2010
Help from Our Ward Family
July 2010


“Help from Our Ward Family,” Ensign, July 2010, 58–59

Help from Our Ward Family

By Laurie Ellington

My husband serves in the United States military and was recently deployed to Afghanistan for a year. Before his departure, he did all he could to prepare our home and me so that all would be well while he was gone. He taught me how to turn off the water and the air conditioner and even the gas in case there happened to be an emergency. He informed ward leadership of his departure. He asked them to take care of me and of our family. He shared the same things with our good home teachers.

Our home teachers were wonderful. They came each month and gave me a message and helped in a variety of ways. They moved a heavy bookcase, replaced hard-to-reach lightbulbs, and even organized the Young Men and their leaders to do some work in our backyard to prepare it for some landscaping I was doing. The home teachers came one night to rescue our house when a water hose sprang a leak and filled the kitchen with water. They came later to replace the same hose! My visiting teachers were great too. They came every month to visit and cried with me if I was having a bad day. And though these people say they didn’t do much, their service was huge to me because they did things I could not have done or would have found difficult to do for myself.

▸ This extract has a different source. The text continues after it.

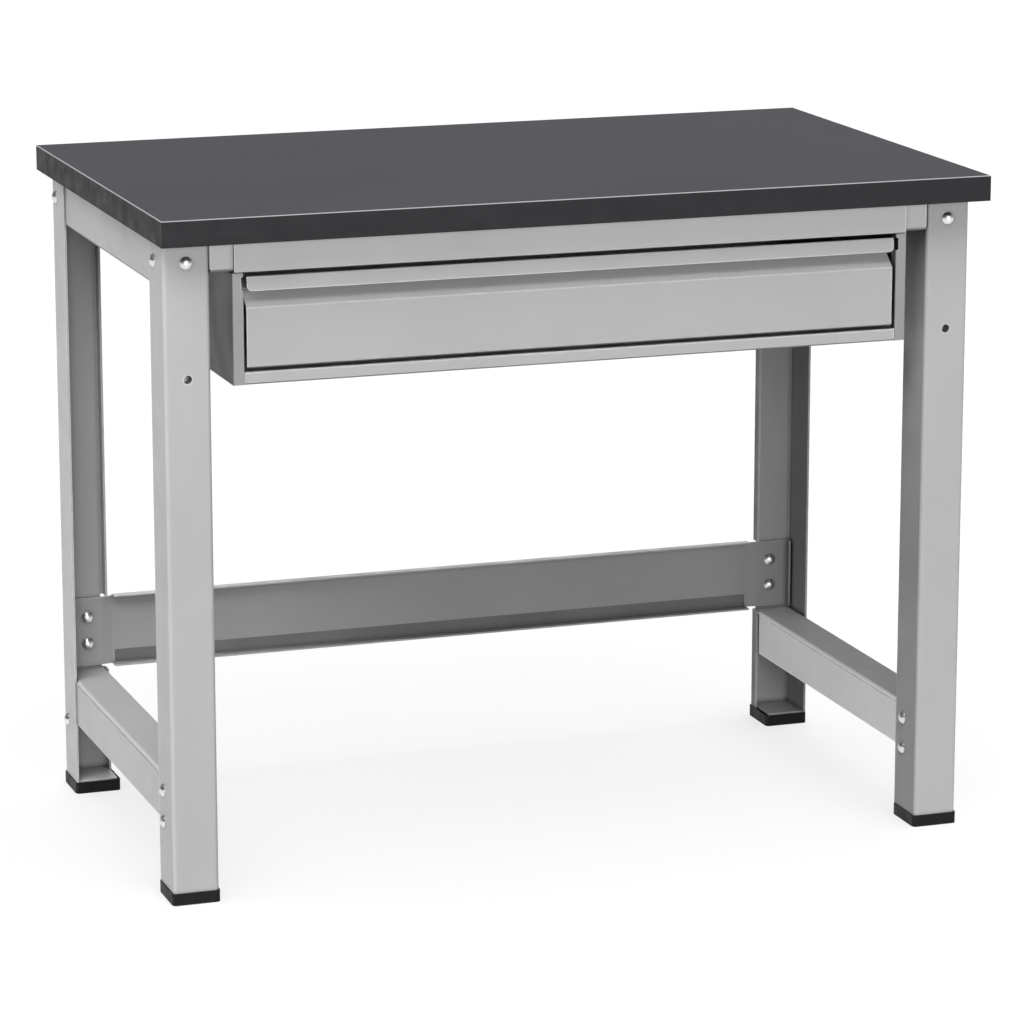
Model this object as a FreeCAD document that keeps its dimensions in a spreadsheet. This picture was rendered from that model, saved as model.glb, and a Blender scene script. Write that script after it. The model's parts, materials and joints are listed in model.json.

In addition to my wonderful home teachers, other good members of our ward took it upon themselves to serve our family in my husband’s absence:

  • A neighbor brought his 12-year-old son over on snowy mornings to shovel my walk and driveway. That same son took care of mowing and edging each week in the summer.

  • A brother took care of some drywall mudding in the kitchen.

  • Another offered to do some other finish work. He spent several hours and days trimming and edging areas in the house that could have waited for my husband’s return, but how wonderful to have it finished when he got home!

  • Several sisters in the ward gave me a hug every time they saw me. It is amazing what a hug can do for someone who is missing a loved one.

  • A number of members prayed for us. Both my husband and I felt their prayers.

  • One brother came and pruned the apple trees in our yard.

  • Another replaced dangling lightbulbs with beautiful new can lights.

  • Then a brother and his son-in-law, not assigned as my home teachers, stopped by after they had visited the families to whom they were assigned, asking what they could do to help.

My ward family was truly my family while my husband was away. They were willing to serve me, and it seemed that they truly enjoyed helping.

My husband is home now. It was not always easy to be alone while he was gone, but my ward family eased the burden and made the deployment go by a little more quickly. My husband and I will be forever grateful for the ways they helped in his absence.